Usülsüz tebligatların farklı sorunlara yol açtığını belirten avukat Tolga Tombaş, “Tebligat Kanunu 21/2 uygulaması özellikle tatil dönemlerinde vatandaşlar açısından ciddi sorunlara yol açmakta. Başlatılan icra takiplerinde muhatbın adreste olmaması sebebi ile icra takiplerine itiraz yahut şikayet süreleri geçmekte ve vatandaşlar bu hususlarda itiraz yahut şikayet haklarını kullanmamakta. Muhtarların da bu noktada telefon veya diğer bir bildirim aracı ile kişiye durumu bildirme zorunluluğunun olmaması süreci yıpratmakta kişiler borçlu olduklarının farkında dahi olmamakta. Yargıtayın son yerleşik içtihadı gereği kişinin adreste bulunmamasının gerekçesinin tebliğ mazbatasına işlenmesi gerekmektedir. Kişinin adreste neden bulunmadığı geçici bir süre mi geçici bir süre ise sebebi yoksa kalıcı olarak mı adresten ayrılıp ayrılmadığı ayrıca belirtilmeli belirtilmemesi tebligatı usulsüz hale getirmektedir. Usulsüz tebligat durumlarının yaşanması halinde mahkeme sürecinin işletilmesi gerekmektedir. Bu noktada uzman avukat yardımı ciddi önem taşımaktadır” diye konuştu. 

E TEBLİGAT AVANTAJLI 

Tebligatların vatandaşa ulaştırılmasında daha gerçekçi adımlar atılması gerektiğini belirten avukat Tombaş, “Bu hususta vatandaşların resmi uygulama olan UYAP, SMS programına kaydı aslında ciddi önem taşıyor. Haklarında başlatılan işlemlere ilişkin bildirimler tebligat haricinde kendilerine SMS yolu ile de iletilmektedir. Bunun haricinde avukatlar için zorunlu olan e-tebligat uygulamasının da aslında vatandaş için zorunlu hale getirilmesi hem evrak hem bürokratik uzun süreçler hem de kağıt israfının önüne geçmektedir.
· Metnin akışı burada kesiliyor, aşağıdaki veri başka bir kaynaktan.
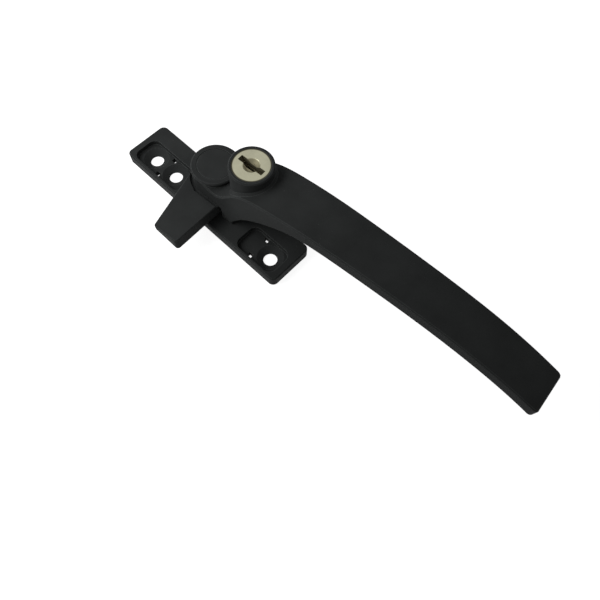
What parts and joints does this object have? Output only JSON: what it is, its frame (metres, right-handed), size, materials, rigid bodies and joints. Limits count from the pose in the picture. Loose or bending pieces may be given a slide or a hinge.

Ayrıca e tebligat sistemi ile ekstradan tanınan beş günlük süreç de savunma hakkının kullanımı açısından avantaj sağlamaktadır. Vatandaşlara yönelik bir e tebliğ uygulamasının başlatılması buna ilişkin yasal bir süreç mevzuat düzenlemesinin yapılması aslında ciddi problemleri çözen bir düzenleme olacaktır” şeklinde konuştu.